Currently China is sitting on a monopoly market and can pretty much dictate prices. Supply and demand only self regulate when there is not a monopoly situation.

In the case that the burger A location should be too good a market there will likely come a burger C some month later. The same thing cannot happen in mining industry. It is too specialized and too long supply chain. To get out of the current situation will take 5 to 10 years to start up mining and refinery business elsewhere.

Meanwhile China will be laughing while going to the bank. I even think they deserve it. The real problem is the short sighted economic thinking that happened on the demand side, where the buyer did not assure second source and only look for the cheapest supplier, China. Always be wary of companies with cost-cutting but big bonuses for managers, they do not think long term.
Comment
5 of 8
August 21, 2011
rif...you are right to a point. I guess I was a little brief in elaborating the time lines. I was contemplating years before the new plants would come on line. China currently produces 97% of the worlds supply of rare earth minerals but has only 37% of the reserves. The price rise has changed the economics so plants in Australia, America (North and South), Africa and other places are expected to come on line. All these places produced the minerals but when China changed the price structure by increasing its exports 20 years ago, these plants were no longer economic. By constricting supply China is now doing the opposite and making these plants, and others, viable. The difference now is that there is a faster growing need for these minerals as the understanding that direct drive for wind turbines is a game changer. That will make these plants viable into the future regardless of China's desire to change the flow again.

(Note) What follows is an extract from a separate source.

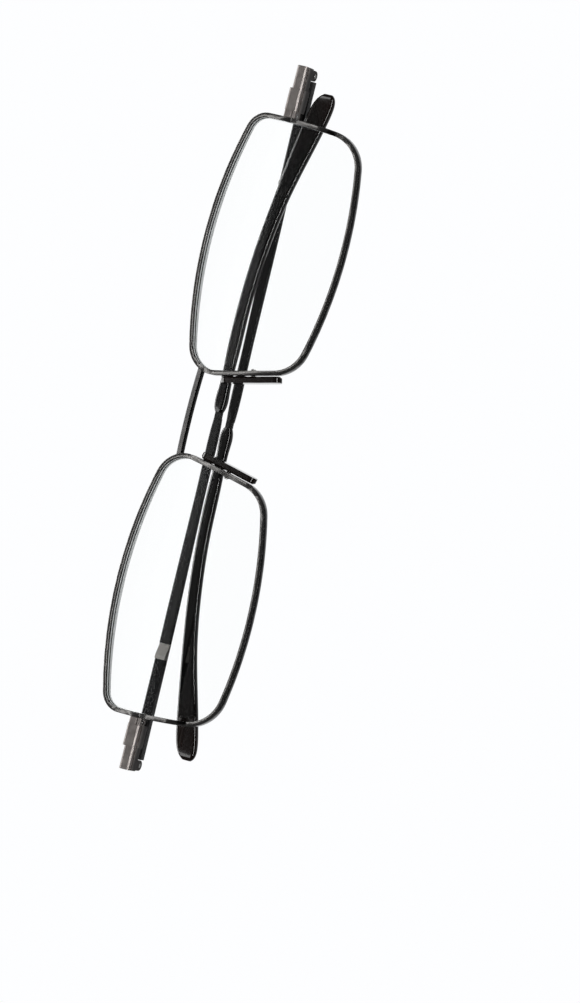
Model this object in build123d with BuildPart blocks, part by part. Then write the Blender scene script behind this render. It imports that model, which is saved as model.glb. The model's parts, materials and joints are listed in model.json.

It seems that the Chinese have made both good and bad moves in this game.
Comment
6 of 8
August 21, 2011
High prices will drive more competition, but while China price gouges to cash in on a captive market bubble of their own creation, those that do invest in new mining and processing will find the bubble burst when greater supply brings prices down again, and profit margins are reduced. Those that invest will be prepared to pull out in a few years, leaving a depressed business model behind for mining operations. Financial looting of this nature damages the economy in the long run.
Comment
7 of 8
August 22, 2011
You are right of course but there is a possibility the a drop in price will open up a larger market and create a demand that can sustain realistic pricing should China start to tinker with the price again.
Comment
8 of 8
October 26, 2011
15 years ago when we talked about wind turbine drive train, it was DFIG and gearbox. We never imagined that permanent magnet direct drive or full power frequency converter was possible. Today we see issues from gearbox and frequency converter and price surge in permanent magnet, isn't it a driving force for us to consider a new technology platform which do not need gearbox, frequency converter and permanent magnet?
People are skeptic about hydraulic transmission because of its efficiency. But now the latest generation of variable hydraulic transmission --- digital valve technology allows the drive train efficiency not too far way from conventional drive trains. Hydraulic transmission is an alternative gearless solution for future.